**WRITTEN INSTRUCTION:**
In the records below, find the line containing "lower end face" and the line containing "points = [vertex.co"; please repeat exactly the lines from one to the other, both included, and nothing more.

** START SUPPLIED INFORMATION **

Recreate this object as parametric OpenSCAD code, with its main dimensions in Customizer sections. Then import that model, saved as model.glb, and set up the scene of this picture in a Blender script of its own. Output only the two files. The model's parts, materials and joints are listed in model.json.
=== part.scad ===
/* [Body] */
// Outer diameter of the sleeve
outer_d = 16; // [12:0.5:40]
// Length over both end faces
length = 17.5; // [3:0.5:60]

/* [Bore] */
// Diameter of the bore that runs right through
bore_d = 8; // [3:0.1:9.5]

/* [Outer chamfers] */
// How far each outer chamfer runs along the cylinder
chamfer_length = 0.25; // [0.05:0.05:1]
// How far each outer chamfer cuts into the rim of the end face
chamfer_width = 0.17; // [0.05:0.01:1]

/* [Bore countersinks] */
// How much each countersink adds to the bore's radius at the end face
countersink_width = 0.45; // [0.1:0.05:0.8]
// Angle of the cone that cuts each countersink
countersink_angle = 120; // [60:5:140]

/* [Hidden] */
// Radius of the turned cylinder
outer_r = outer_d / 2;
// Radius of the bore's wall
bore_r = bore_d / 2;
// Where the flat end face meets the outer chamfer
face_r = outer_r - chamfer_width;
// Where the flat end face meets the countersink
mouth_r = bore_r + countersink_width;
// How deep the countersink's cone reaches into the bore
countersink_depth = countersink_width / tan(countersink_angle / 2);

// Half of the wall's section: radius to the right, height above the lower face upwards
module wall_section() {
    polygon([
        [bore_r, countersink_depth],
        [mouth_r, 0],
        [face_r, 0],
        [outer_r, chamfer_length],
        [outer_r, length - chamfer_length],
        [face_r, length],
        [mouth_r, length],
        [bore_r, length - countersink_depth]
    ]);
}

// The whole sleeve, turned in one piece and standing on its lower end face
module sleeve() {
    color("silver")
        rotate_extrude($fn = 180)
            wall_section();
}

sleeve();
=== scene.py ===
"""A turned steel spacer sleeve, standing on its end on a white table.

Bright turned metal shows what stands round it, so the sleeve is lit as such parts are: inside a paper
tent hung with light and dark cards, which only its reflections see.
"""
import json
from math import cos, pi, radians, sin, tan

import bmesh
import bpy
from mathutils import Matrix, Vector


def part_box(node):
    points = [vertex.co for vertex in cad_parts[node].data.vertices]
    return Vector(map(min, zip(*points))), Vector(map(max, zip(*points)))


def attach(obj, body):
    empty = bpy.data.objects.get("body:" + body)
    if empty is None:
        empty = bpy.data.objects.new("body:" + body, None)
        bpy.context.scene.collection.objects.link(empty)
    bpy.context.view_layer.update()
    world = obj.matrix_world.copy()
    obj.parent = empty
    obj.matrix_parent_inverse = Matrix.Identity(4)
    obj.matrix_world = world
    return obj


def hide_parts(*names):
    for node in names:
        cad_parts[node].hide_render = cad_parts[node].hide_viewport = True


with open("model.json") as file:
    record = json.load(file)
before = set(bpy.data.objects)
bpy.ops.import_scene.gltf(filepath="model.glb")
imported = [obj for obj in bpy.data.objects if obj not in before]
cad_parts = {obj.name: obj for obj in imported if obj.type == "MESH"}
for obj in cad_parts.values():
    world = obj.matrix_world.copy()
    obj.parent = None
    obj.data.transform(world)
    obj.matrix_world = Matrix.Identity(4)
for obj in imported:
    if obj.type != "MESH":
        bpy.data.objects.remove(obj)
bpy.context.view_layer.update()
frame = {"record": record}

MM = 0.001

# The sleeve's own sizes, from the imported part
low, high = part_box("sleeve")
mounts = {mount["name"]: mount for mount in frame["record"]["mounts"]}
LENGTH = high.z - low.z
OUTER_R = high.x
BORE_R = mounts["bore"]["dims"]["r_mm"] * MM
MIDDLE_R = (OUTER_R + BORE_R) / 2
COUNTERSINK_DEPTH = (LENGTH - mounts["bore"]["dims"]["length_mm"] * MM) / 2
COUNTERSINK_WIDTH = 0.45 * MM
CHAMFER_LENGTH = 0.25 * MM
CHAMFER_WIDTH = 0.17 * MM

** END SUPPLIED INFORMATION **
** START SUPPLIED INFORMATION **

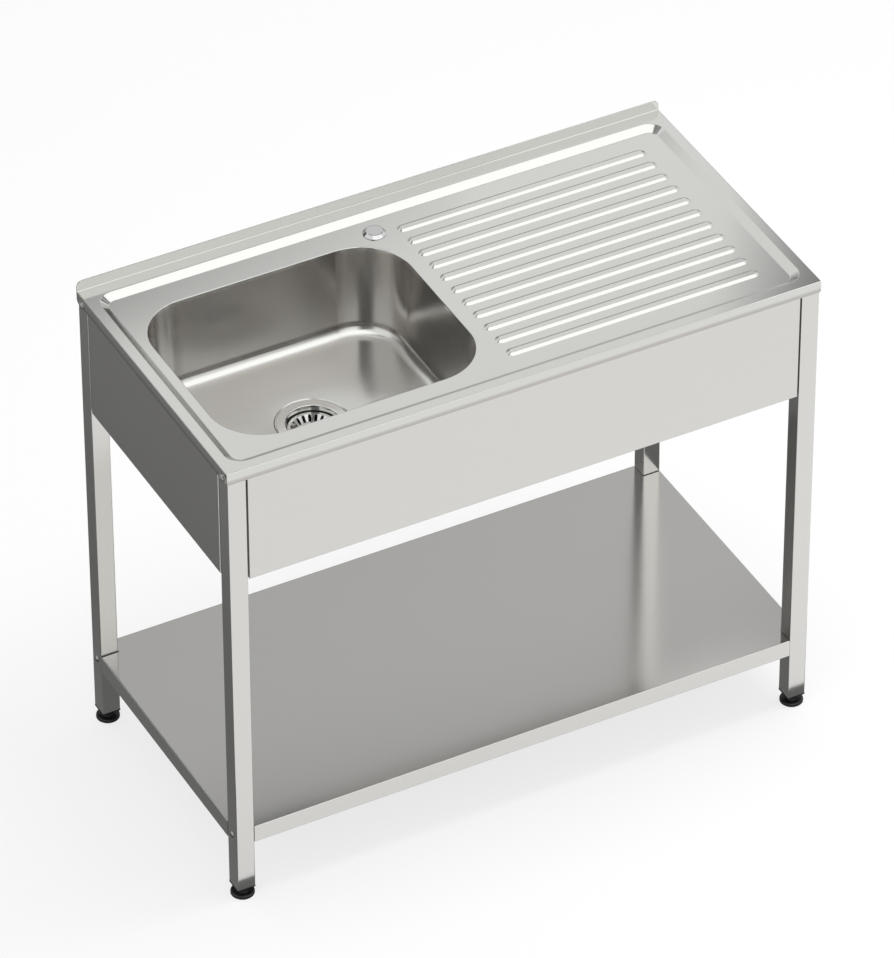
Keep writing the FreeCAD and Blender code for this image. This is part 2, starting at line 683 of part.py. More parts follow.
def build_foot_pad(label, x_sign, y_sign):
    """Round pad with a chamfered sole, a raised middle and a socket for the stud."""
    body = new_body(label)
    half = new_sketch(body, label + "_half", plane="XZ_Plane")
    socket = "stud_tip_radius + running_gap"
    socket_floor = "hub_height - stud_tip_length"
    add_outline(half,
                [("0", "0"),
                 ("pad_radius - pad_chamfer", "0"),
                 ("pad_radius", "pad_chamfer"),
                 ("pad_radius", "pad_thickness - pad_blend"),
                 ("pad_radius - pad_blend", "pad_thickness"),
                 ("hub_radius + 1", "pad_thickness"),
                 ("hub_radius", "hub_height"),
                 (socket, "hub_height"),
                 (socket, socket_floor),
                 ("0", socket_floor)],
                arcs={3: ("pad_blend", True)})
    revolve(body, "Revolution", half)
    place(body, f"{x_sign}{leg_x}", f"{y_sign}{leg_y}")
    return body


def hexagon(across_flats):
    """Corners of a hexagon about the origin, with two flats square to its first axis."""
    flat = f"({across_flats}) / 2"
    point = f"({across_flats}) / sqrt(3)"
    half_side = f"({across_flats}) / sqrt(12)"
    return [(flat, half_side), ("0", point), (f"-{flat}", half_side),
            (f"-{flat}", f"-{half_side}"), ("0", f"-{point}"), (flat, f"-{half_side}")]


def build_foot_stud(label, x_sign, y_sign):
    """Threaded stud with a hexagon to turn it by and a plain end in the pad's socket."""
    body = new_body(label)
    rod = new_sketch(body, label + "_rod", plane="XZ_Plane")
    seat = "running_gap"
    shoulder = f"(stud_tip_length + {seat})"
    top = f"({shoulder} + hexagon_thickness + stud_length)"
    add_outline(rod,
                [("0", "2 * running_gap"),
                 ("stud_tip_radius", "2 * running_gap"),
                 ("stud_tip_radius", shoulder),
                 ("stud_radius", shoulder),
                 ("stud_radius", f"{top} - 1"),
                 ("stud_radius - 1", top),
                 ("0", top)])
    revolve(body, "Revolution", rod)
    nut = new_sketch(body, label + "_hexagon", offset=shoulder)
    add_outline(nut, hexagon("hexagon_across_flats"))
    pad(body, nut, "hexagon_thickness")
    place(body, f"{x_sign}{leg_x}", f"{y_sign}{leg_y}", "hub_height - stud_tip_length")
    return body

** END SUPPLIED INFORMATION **

**ANSWER:**
// The whole sleeve, turned in one piece and standing on its lower end face
module sleeve() {
    color("silver")
        rotate_extrude($fn = 180)
            wall_section();
}

sleeve();
=== scene.py ===
"""A turned steel spacer sleeve, standing on its end on a white table.

Bright turned metal shows what stands round it, so the sleeve is lit as such parts are: inside a paper
tent hung with light and dark cards, which only its reflections see.
"""
import json
from math import cos, pi, radians, sin, tan

import bmesh
import bpy
from mathutils import Matrix, Vector


def part_box(node):
    points = [vertex.co for vertex in cad_parts[node].data.vertices]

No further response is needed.